At midnight on the twenty-fifth of the month, Savarana, which is our December, millions of Krishna’s disciples celebrated his birthday by decorating their houses with garlands and gilt paper, and giving presents to friends. The people of China also traditionally celebrated this day, closing their shops. Buddha is said to have been born on this day after the Holy Ghost had descended on his virgin mother Maya. The god of the Persians, Mithras, was born on the 25 December long before the coming of Jesus.
The Egyptians celebrated this day as the birth day of their great saviour Horus, the Egyptian god of light and son of a virgin mother, the queen of the heaven, Isis. Osiris, god of the dead and the underworld in Egypt, another son of a holy virgin, was born on the 25 December. Adonis, revered as a dying and rising god among the Phrygians then the Greeks, was born on the 25 December. His worshippers held him a yearly festival representing his death and resurrection, in midsummer. Even the temple at Jerusalem was used to celebrate the birthday of the god Adonis in the years when Jesus might have been born, Herod being no Jew by conviction. The cave in Bethlehem which is said to have been the birth place of Jesus was also previously a place in which the birthday of Adonis was celebrated.

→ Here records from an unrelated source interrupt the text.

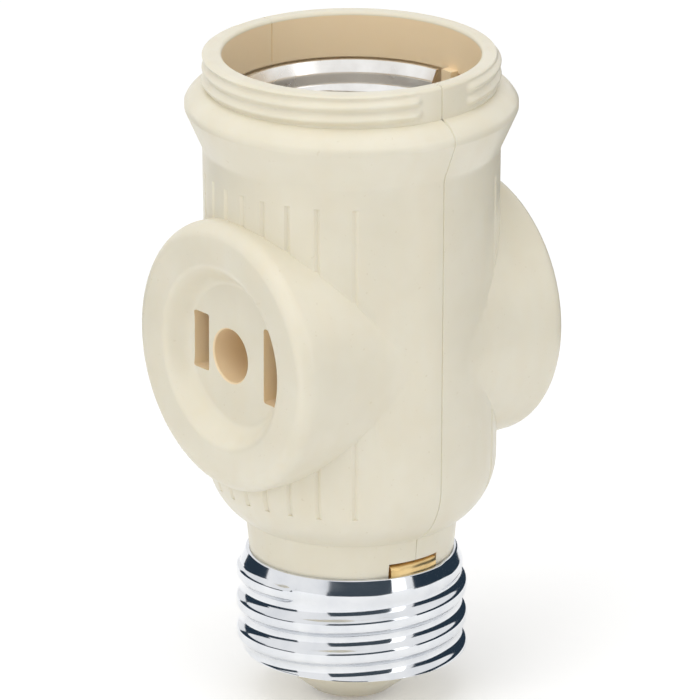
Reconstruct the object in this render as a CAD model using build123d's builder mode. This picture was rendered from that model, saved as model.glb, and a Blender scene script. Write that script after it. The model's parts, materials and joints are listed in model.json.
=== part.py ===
from build123d import *
from math import atan2, cos, hypot, radians, sin, tan, tau
import os

# Keyless lamp holder with a screw base below, a lamp socket above and a two-slot outlet on each side.
# Z runs up the lamp axis, from the base contact to the rim. The outlets face -Y and +Y.
# The moulded housing is two halves that meet on the plane Y = 0. Neutral metalwork is on the +X side
# and line metalwork on the -X side. All sizes are in millimetres.

os.makedirs("parts", exist_ok=True)

# Screw base
contact_head_r = 2.8
contact_head_height = 0.6
contact_shank_r = 1.4
contact_closed_r = 2.1
tip_r = 4.3
tip_height = 5.0
tip_floor = 1.6
base_crest_r = 13.1
base_shell_height = 11.9
base_rim_height = 2.9
thread_pitch = 3.629
thread_depth = 0.8
crest_flat = 1.2
root_flat = 0.7
shell_sheet = 0.35
spigot_clearance = 0.35
spigot_chamfer = 0.9
neck_height = 4.0
neck_flare = 0.4

# Housing
shoulder_height = 7.5
outlet_rise = 14.8
barrel_wall = 2.9
barrel_draft = 0.4
flange_overhang = 2.0
flange_taper_height = 4.5
flange_band = 0.7
flange_crown = 1.8
collar_wall = 1.8
collar_height = 3.9
collar_lip = 0.4
flange_crown_r = 3.2
round_step = 20

# Panel of fine upright grooves on each side
groove_pitch = 3.0
groove_width = 0.4
groove_depth = 0.25
groove_count = 10
groove_top_margin = 2.4
groove_bottom_overrun = 3.2

# Lamp socket
lamp_crest_r = 13.2
lamp_shell_clearance = 0.35
lamp_flange_bore_r = 9.2
socket_depth = 25.9
entry_depth = 5.0
entry_step = 0.7
key_width = 1.7
key_height = 2.4
key_clearance = 1.1

# Outlets
boss_r = 15.6
boss_projection = 1.6
boss_edge_r = 1.7
dish_r = 10.6
dish_floor_r = 8.0
dish_depth = 2.4
dish_slope = 1.6
slot_spacing = 12.7
slot_width = 2.65
line_slot_height = 6.7
neutral_slot_height = 8.8
slot_corner_r = 0.25

# Contacts, strips and rivets
blade_thickness = 1.5
clip_grip = 0.1
clip_sheet = 0.45
clip_height = 6.5
clip_back = 1.8
clip_end_gap = 0.9
clip_flare = 0.35
clip_flare_length = 1.6
clip_bend_r = 0.6
strip_sheet = 0.5
strip_width = 6.4
strip_bend_r = 1.0
arm_end_margin = 0.4
arm_height = 4.8
arm_drop = 6.4
clip_rivet_spacing = 12.0
tail_width = 4.8
rivet_shank_r = 0.8
rivet_head_r = 1.4
rivet_head_height = 0.5
rivet_slack = 0.03
pocket_clearance = 0.4
pocket_headroom = 0.5
pocket_wall = 2.5
floor_web = 1.7
tongue_sheet = 0.4
tongue_width = 5.0
tongue_lift = 1.6
tongue_half_length = 4.5
tongue_crest_share = 0.6
tongue_rivet_offset = 2.8
line_drop_gap = 0.3
line_foot_length = 2.4
bridge_height = 1.0
tab_sheet = 0.4
tab_tuck = 2.6
tab_shell_clearance = 0.05

# Rivet through both halves
body_rivet_shank_r = 1.7
body_rivet_head_r = 2.7
body_rivet_head_height = 1.2
body_rivet_grip = 18.0
access_r = 3.1
body_rivet_clearance = 0.15
body_rivet_x = -1.1
body_rivet_drop = 0.5

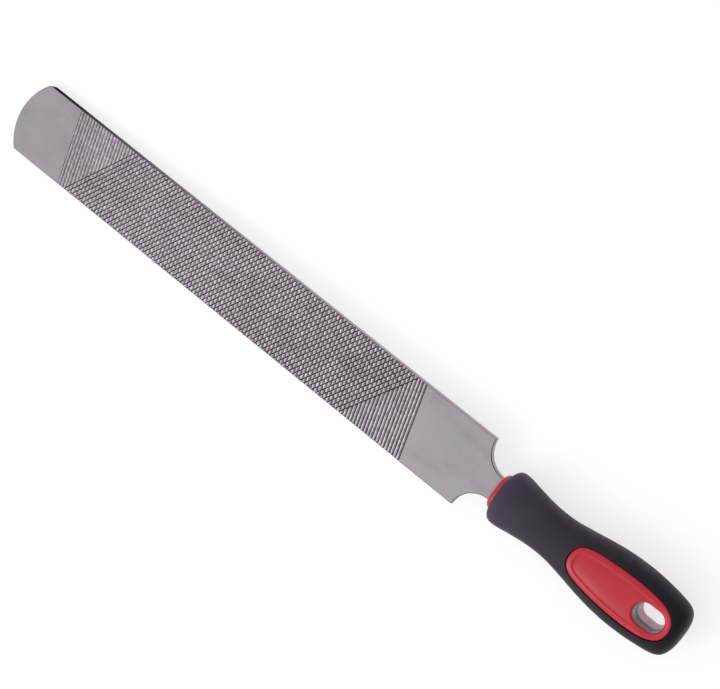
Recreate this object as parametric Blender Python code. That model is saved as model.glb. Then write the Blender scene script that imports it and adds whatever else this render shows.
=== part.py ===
"""Farrier rasp: forged steel rasp blade with an integral tang, driven into a
two-shot handle (hard polypropylene core, soft rubber overmould).

Frame: +X runs along the rasp from the tip to the handle's butt, +Z is the
normal of the file-cut face, +Y completes the right-handed frame. The origin is
the middle of the overall box, on the rasp's centre line.
Lengths in the constants are millimetres; the model is built in metres.
"""

import math

import bmesh
import bpy
import numpy as np
from mathutils import Vector
from mathutils.geometry import delaunay_2d_cdt

MM = 0.001

# ---- blade ------------------------------------------------------------------
BLADE_LENGTH = 348.0        # tip to shoulder: a 14 inch rasp
BLADE_WIDTH = 44.5
BLADE_THICKNESS = 5.0
TIP_SAGITTA = 8.6           # how far the curved tip bows out past its corners
TIP_CORNERS = (4.5, 1.5)    # rounding where the bowed tip meets the +Y and -Y edges
NOTCH_RADIUS = 15.0         # quarter-round shoulders that neck the blade down
NECK_HALF = BLADE_WIDTH / 2 - NOTCH_RADIUS
# tang sections inside the handle: X behind the shoulder, half width, half thickness
TANG_SECTIONS = [(NOTCH_RADIUS, NECK_HALF, 2.5), (30.0, NECK_HALF, 2.3), (92.0, 3.2, 1.6)]

# coarse slanted cut of the file face (+Z), modelled as V grooves; the finer
# cut that crosses it is left to the surface finish
CUT_PITCH = 2.95            # along X
CUT_SLANT = 27.2            # X travel of one groove across the blade's width
CUT_FIRST = -270.4          # first and last groove, at the +Y edge
CUT_LAST = -54.9
CUT_DEPTH = 0.45
CUT_HALF = 0.55             # half the groove's mouth, along X

# punched teeth of the rasp face (-Z), in staggered rows on a field that lies a
# little below the plain metal around it
TEETH_FROM = -314.0
TEETH_TO = -44.0
TEETH_FIELD_DEPTH = 0.15
ROW_PITCH = 5.6
TOOTH_PITCH = 5.0           # across the blade
TOOTH_WIDTH = 3.3
TOOTH_LENGTH = 3.4          # back slope, towards the heel
TOOTH_HEIGHT = 0.75

# ---- handle -----------------------------------------------------------------
HANDLE_END = 141.5          # butt, behind the shoulder
GAP = 0.3                   # clearance kept between touching pieces
SECTION_POWER = 2.35        # superellipse power of the handle's sections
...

The Greeks celebrated the 25 December as the birthday of Apollo, the great sun god, and it was also the day upon which were celebrated, by their respective worshippers, the births of Adonis and of Mithras. That day was the birthday of Hercules, the son of their supreme god, Zeus, through the mortal woman Alcmene. Bacchus, the god of wine and revelry among the Romans, known among the Greeks as Dionysos, was born on this day. The 25 December was so highly regarded as a day suitable for the birthday of a god that it was selected for the apotheosis of Alexander the Great when he was first acclaimed as God in the temple of Amon (Jupiter) in 322 BC.